Kevin Forbes, director of the Center for the Study of Energy and Environmental Stewardship at Catholic University, and a member of Stanford University’s Energy Modeling Forum, which brings together experts from government, industry and academia to discuss critical energy issues, suggests diffusing the opposition by providing substantial property tax relief incentives for homeowners in communities that agree to LNG terminal construction.
Forbes also supports expediting construction of a natural gas pipeline from Alaska, currently scheduled for completion in 2015, that could bring 4 to 6 bcf of gas per day to the lower 48 states. “A lot of red tape associated with that project is holding it up,” Forbes says. “This delay will disproportionately impact the industrial customer, who will pay the price in service disruptions.”

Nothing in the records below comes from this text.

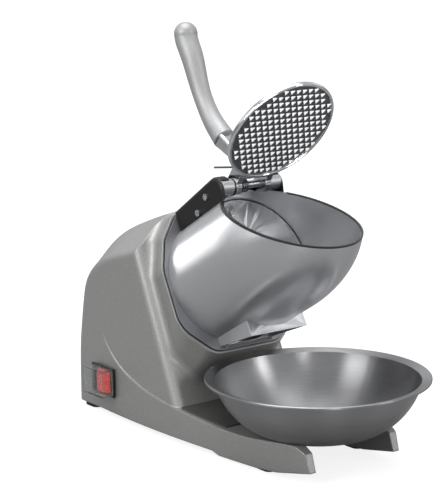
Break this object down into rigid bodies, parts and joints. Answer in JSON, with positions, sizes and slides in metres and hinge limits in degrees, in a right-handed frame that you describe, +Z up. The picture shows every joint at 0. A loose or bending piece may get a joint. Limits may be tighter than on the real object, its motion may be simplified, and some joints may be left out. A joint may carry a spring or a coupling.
{
  "type": "shaved ice machine",
  "caption": "Countertop ice shaver: cast body on a fork foot, tilted steel hopper barrel, spring-loaded toothed press lever, steel bowl in the fork.",
  "frame": {"origin": "on the ground, under the centre of the bounding box, feet at z = 0", "axes": "+Z up, -Y towards the bowl and the hopper mouth (front), +X to the right of a person who faces the bowl, the body symmetric about x = 0"},
  "size_m": [0.224, 0.436, 0.4249],
  "materials": {
    "cast_paint": "fine hammered metallic paint",
    "collar_paint": "satin dark grey paint",
    "deck_plastic": "fine texture",
    "black_steel": "satin black powder coat",
    "stainless": "brushed",
    "stainless_bowl": "spun and satin polished",
    "chrome": "polished",
    "grip_metal": "satin silver lacquer on a cast grip",
    "plate_cast": "cast, teeth polished",
    "rubber": "moulded",
    "black_plastic": "moulded",
    "red_plastic": "moulded translucent red",
    "clear_plastic": "clear moulded cover",
    "zinc_steel": "zinc plated",
    "motor_aluminium": "die cast",
    "electrical_steel": "stacked laminations",
    "copper": "enamelled wire",
    "bearing_steel": "ground",
    "blade_steel": "ground",
    "white_plastic": "moulded",
    "spring_steel": "drawn wire"
  },
  "bodies": {
    "base": {"body_casting": "cast_paint", "deck_tray": "deck_plastic", "front_collar": "collar_paint", "collar_gasket": "rubber", "shaft_seal": "rubber", "hopper_barrel": "stainless", "mouth_trim": "black_plastic", "chute": "stainless", "chute_screws": "zinc_steel", "hinge_bracket": "black_steel", "bracket_screws": "zinc_steel", "hinge_pin": "bearing_steel", "hinge_bushes": "motor_aluminium", "lever_spring": "spring_steel", "motor_front_bell": "motor_aluminium", "motor_rear_bell": "motor_aluminium", "motor_stator": "electrical_steel", "motor_windings": "copper", "motor_screws": "zinc_steel", "bearings": "bearing_steel", "run_capacitor": "white_plastic", "capacitor_clip": "spring_steel", "bottom_plate": "black_steel", "bottom_screws": "zinc_steel", "rear_feet": "rubber", "front_feet": "rubber", "switch_frame": "black_plastic", "switch_cover": "clear_plastic", "cord_gland": "rubber"},
    "rotor": {"motor_rotor": "electrical_steel", "drive_shaft": "bearing_steel", "cooling_fan": "black_plastic", "blade_disc": "stainless", "shaving_blades": "blade_steel", "blade_screws": "zinc_steel", "disc_nut": "zinc_steel"},
    "lever": {"lever_grip": "grip_metal", "lever_arm": "chrome", "press_plate": "plate_cast", "plate_screws": "zinc_steel"},
    "rocker": {"switch_rocker": "red_plastic"},
    "bowl": {"bowl": "stainless_bowl"}
  },
  "joints": [
    {"name": "rotor_spin", "type": "hinge", "parent": "base", "child": "rotor", "pos_m": [0, 0.0425, 0.1588], "axis": [0, -0.8695, 0.4939], "continuous": true},
    {"name": "lever_hinge", "type": "hinge", "parent": "base", "child": "lever", "pos_m": [0, 0.00242, 0.26438], "axis": [1, 0, 0], "range_deg": [0, 118], "stiffness_Nm_per_rad": 0.3, "springref_deg": -20.05},
    {"name": "switch_rock", "type": "hinge", "parent": "base", "child": "rocker", "pos_m": [-0.0765, 0.1545, 0.0405], "axis": [0, 0, 1], "range_deg": [-18, 0]},
    {"name": "bowl_lift", "type": "slide", "parent": "base", "child": "bowl", "axis": [0, -0.8829, 0.4695], "range_m": [0, 0.2]}
  ]
}
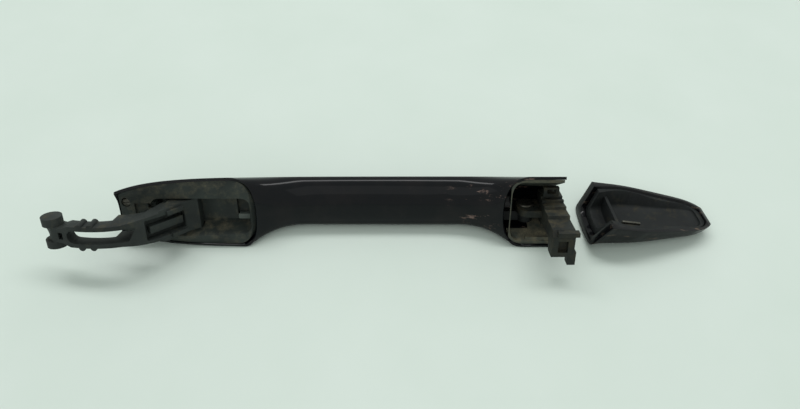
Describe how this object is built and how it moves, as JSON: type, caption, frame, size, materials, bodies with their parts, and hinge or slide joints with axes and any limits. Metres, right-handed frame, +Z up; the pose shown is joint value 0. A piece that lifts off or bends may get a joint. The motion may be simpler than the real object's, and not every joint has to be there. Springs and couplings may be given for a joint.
{
  "type": "car door handle",
  "caption": "Strap-type exterior car door pull with hinge arm, latch hook and a separate tapered end cap, laid on its side with the door side open to view.",
  "frame": {"origin": "under the middle of the pair as it lies, on the surface it lies on", "axes": "+X along the grip from the hinge end to the cap, +Y away from the open door side, +Z up from the surface. The grip lies rolled back 23 degrees on its lower side wall."},
  "size_m": [0.2782, 0.044, 0.0306],
  "materials": {
    "dark_paint": "gloss",
    "dusty_plastic": "matte, dusty",
    "arm_plastic": "matte",
    "light_plastic": "matte",
    "zinc_steel": "dull zinc plate"
  },
  "bodies": {
    "handle": {"outer_shell": "dark_paint", "inner_cover": "dark_paint", "grip_core": "dusty_plastic", "front_base": "dusty_plastic", "rear_liner": "dusty_plastic", "rear_hook": "dusty_plastic", "rear_clip": "dusty_plastic", "hinge_arm": "arm_plastic", "access_plug": "light_plastic", "arm_clip": "zinc_steel", "core_screws": "zinc_steel", "front_screw": "zinc_steel", "hook_screw": "zinc_steel"},
    "cap": {"cap_shell": "dark_paint", "cap_liner": "dusty_plastic", "cap_clip": "zinc_steel"}
  },
  "joints": [
    {"name": "cap_slide", "type": "slide", "parent": "handle", "child": "cap", "axis": [1, 0, 0], "range_m": [0, 0.06]}
  ]
}
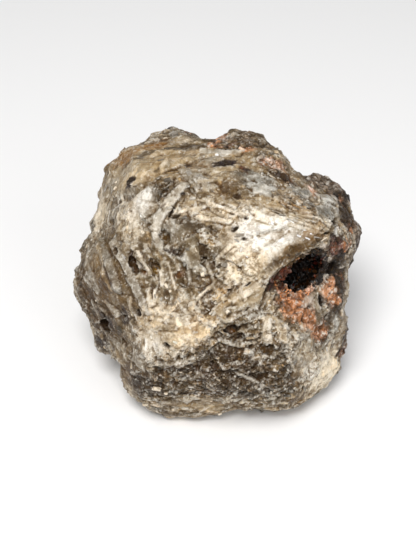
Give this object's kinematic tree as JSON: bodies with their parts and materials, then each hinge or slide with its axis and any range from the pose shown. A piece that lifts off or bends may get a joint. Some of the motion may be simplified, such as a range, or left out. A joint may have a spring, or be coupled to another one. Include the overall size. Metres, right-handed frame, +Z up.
{
  "type": "celestite cluster",
  "caption": "Rough broken lump of bladed cream, grey and white celestite crystals on a knobbly red-brown rind, with an open dark vug in its broad face and a flat base.",
  "frame": {"origin": "centre of the bounding box's underside, on the flat base", "axes": "+X across the broad face, to its right as seen from the front; -Y towards the viewer, with the broad face leaning back to face -Y and +Z; +Z up"},
  "size_m": [0.0902, 0.0814, 0.075],
  "materials": {
    "celestite": "sugary bladed crystal, cream, grey and white, with matt red-brown host rock along the top and right",
    "druse": "small glossy dark red-brown crystals"
  },
  "bodies": {
    "root": {"celestite_mass": "celestite", "vug_druse": "druse"}
  },
  "joints": []
}
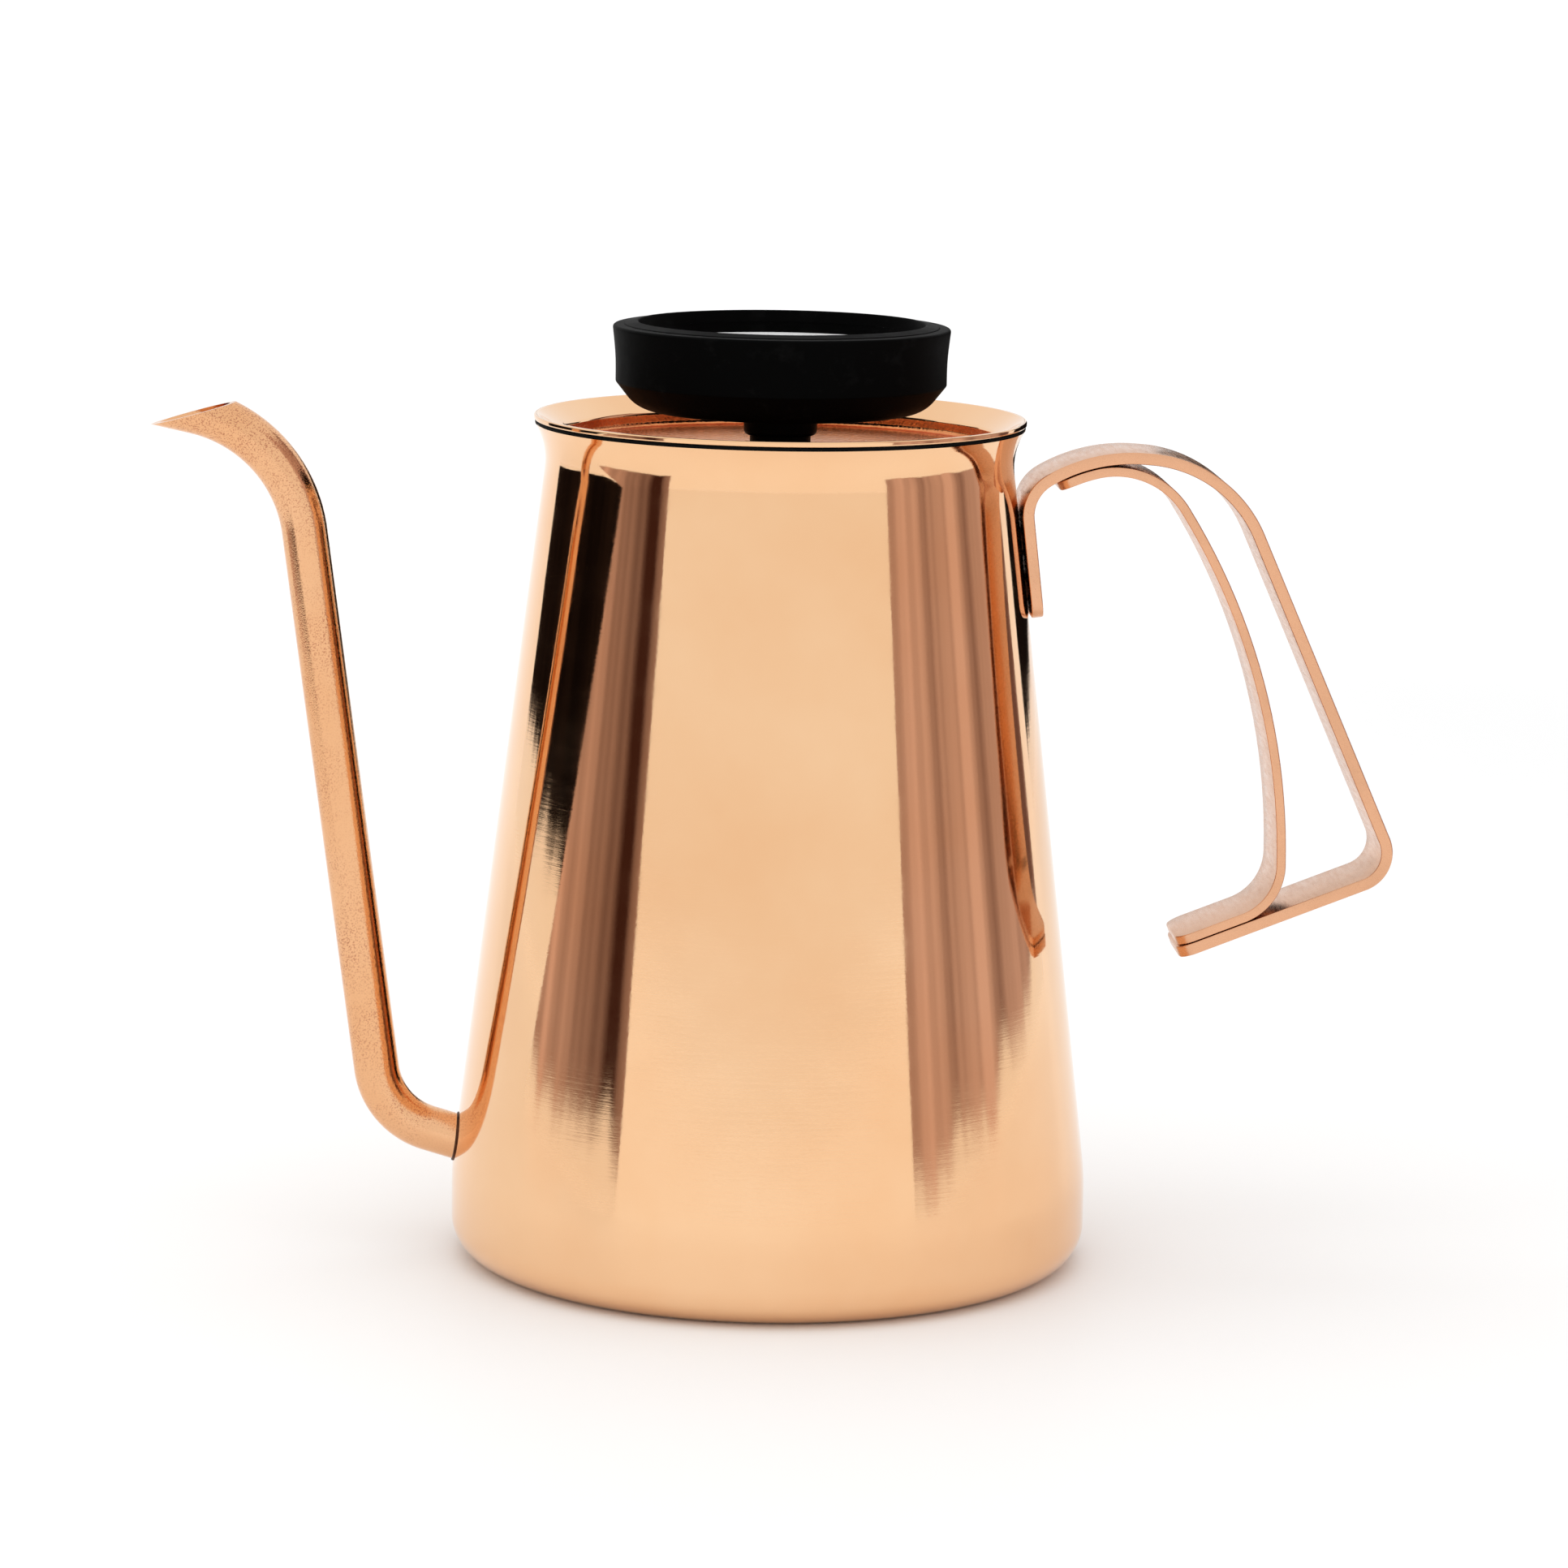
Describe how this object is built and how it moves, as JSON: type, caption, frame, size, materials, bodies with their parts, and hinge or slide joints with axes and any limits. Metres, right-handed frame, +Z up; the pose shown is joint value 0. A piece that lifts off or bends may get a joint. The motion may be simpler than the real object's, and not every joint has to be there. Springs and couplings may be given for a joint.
{
  "type": "gooseneck kettle",
  "caption": "Conical copper kettle with a thin gooseneck spout, an open strap handle and a lift-off lid with a round dial knob.",
  "frame": {"origin": "centre of the flat underside, on the axis of the body", "axes": "+Z up along the body's axis, +X towards the handle, the spout along -X"},
  "size_m": [0.2133, 0.11, 0.1621],
  "materials": {
    "polished_copper": "mirror polished copper plate",
    "satin_copper": "satin copper plate, brighter on the cut edges",
    "braze": "dull brown filler",
    "weld": "dull",
    "black_seal": "matte silicone",
    "black_knob": "matte, fine grain",
    "clear_glass": "flat polished",
    "dial_print": "black, printed with plain pale marks",
    "pointer_paint": "satin",
    "steel": "drawn",
    "nylon": "moulded"
  },
  "bodies": {
    "kettle": {"body_shell": "polished_copper", "base_pan": "polished_copper", "spout_tube": "polished_copper", "spout_braze": "braze", "handle_outer_strap": "satin_copper", "handle_inner_strap": "satin_copper", "handle_body_welds": "weld", "arch_welds": "weld", "tail_welds": "weld"},
    "seal": {"lid_seal": "black_seal"},
    "lid": {"lid_pan": "polished_copper", "lid_collar": "black_knob", "collar_washer": "nylon", "collar_nut": "steel", "knob_housing": "black_knob", "knob_bezel": "black_knob", "knob_glass": "clear_glass", "dial_plate": "dial_print", "stem_tube": "steel", "bimetal_coil": "steel"},
    "needle": {"pointer": "pointer_paint", "pointer_spindle": "steel"}
  },
  "joints": [
    {"name": "lid_lift", "type": "slide", "parent": "kettle", "child": "seal", "axis": [0, 0, 1], "range_m": [0, 0.085]},
    {"name": "lid_turn", "type": "hinge", "parent": "seal", "child": "lid", "pos_m": [0, 0, 0.1446], "axis": [0, 0, 1], "continuous": true},
    {"name": "pointer_turn", "type": "hinge", "parent": "lid", "child": "needle", "pos_m": [0, 0, 0.1567], "axis": [0, 0, 1], "range_deg": [-270, 0]}
  ]
}
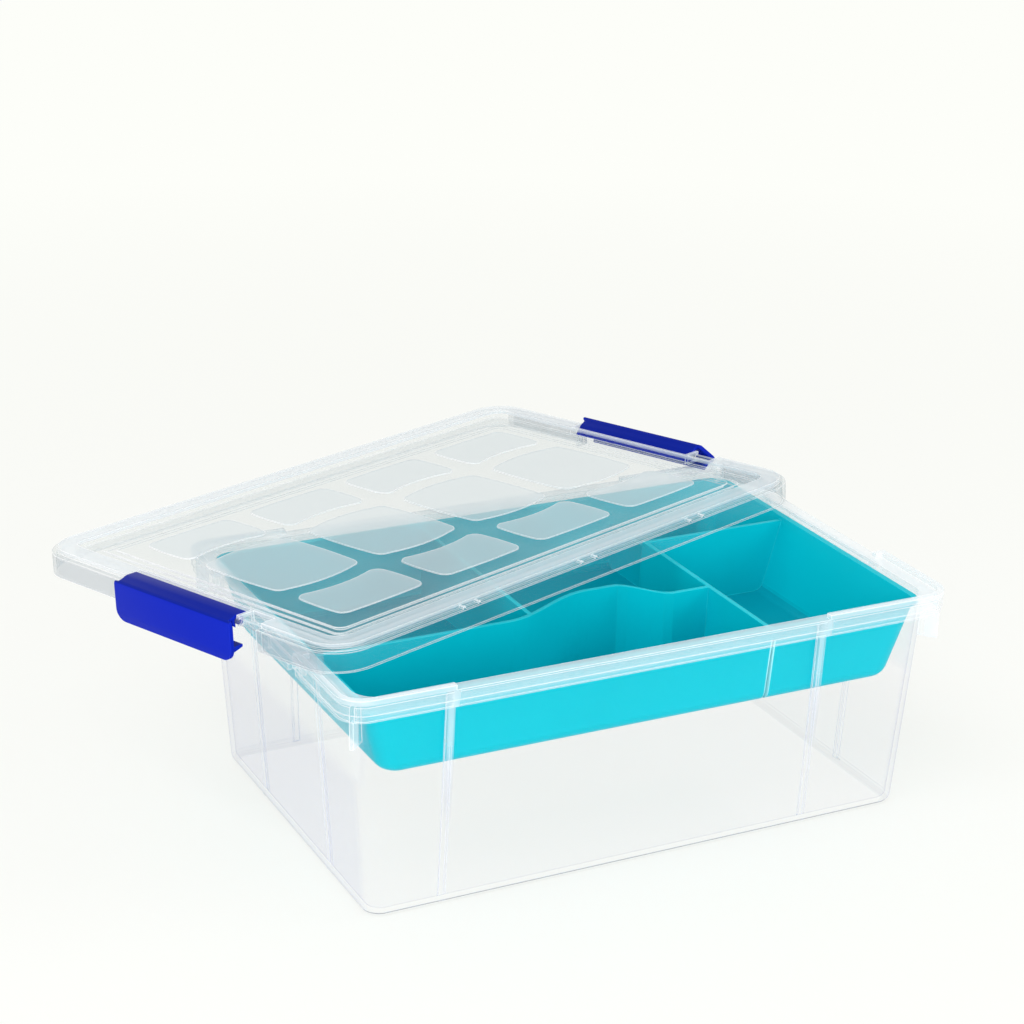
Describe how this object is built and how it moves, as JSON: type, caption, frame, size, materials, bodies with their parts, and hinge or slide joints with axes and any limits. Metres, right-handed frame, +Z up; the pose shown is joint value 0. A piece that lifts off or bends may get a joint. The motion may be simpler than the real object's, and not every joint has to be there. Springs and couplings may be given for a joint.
{
  "type": "latching storage case with divided tray",
  "caption": "Clear plastic craft case with a lift-out divided tray, a clear lid lying askew on the open box, and a hinged snap latch at each end of the lid",
  "frame": {"origin": "the middle of the box's underside, on the surface that the case stands on", "axes": "+X along the box to the right, +Y from front to back, +Z up; the box stands level and square to the axes"},
  "size_m": [0.3678, 0.3232, 0.1284],
  "materials": {
    "clear_body": "gloss",
    "clear_lid": "gloss",
    "teal_tray": "satin",
    "blue_latch": "satin"
  },
  "bodies": {
    "box": {"storage_box": "clear_body"},
    "tray": {"divided_tray": "teal_tray"},
    "lid": {"lid": "clear_lid"},
    "latch_left": {"latch_left": "blue_latch"},
    "latch_right": {"latch_right": "blue_latch"}
  },
  "joints": [
    {"name": "tray_lift", "type": "slide", "parent": "box", "child": "tray", "axis": [0, 0, 1], "range_m": [0, 0.08]},
    {"name": "lid_lift", "type": "slide", "parent": "tray", "child": "lid", "axis": [0, 0, 1], "range_m": [0, 0.12]},
    {"name": "latch_left_hinge", "type": "hinge", "parent": "lid", "child": "latch_left", "pos_m": [-0.18083, 0.02348, 0.1155], "axis": [-0.3288, 0.9425, -0.0597], "range_deg": [0, 110]},
    {"name": "latch_right_hinge", "type": "hinge", "parent": "lid", "child": "latch_right", "pos_m": [0.10866, 0.12469, 0.11914], "axis": [0.3288, -0.9425, 0.0597], "range_deg": [0, 60]}
  ]
}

Forbes favors establishment of a Strategic Natural Gas Reserve, similar to the Strategic Petroleum Reserve, which the president could tap to alleviate the kind of energy crises generated by the hurricanes.
“Now we have to pray for warm weather, and with all due respect to the power of prayer, it shouldn’t come down to that,” he says. “We should have an adequate (reserve) supply in our hip pocket.”
Burnett advocates opening up more public lands for drilling. To mitigate the potential for lawsuits blocking both drilling on public lands and pipeline construction, he suggests replacing regulatory barriers with a bond requirement that would pay for restoring any environmental damage. He also says federal intervention to acquire land for pipeline construction may be needed, with compensation for landowners at a premium to market value.
Weissman says the needed changes are far broader.
“What we are talking about is a fundamental shift from an era of abundant energy to an era where energy is expensive,” he says. “We need to replace equipment and infrastructure, develop new technologies and make major structural changes in our habits. The health of the U.S. economy depends on whether we recognize the need to make the transition quickly. We can either become the world leader in using energy efficiently, or we can ignore the trends and watch our economy get weaker and weaker every year.”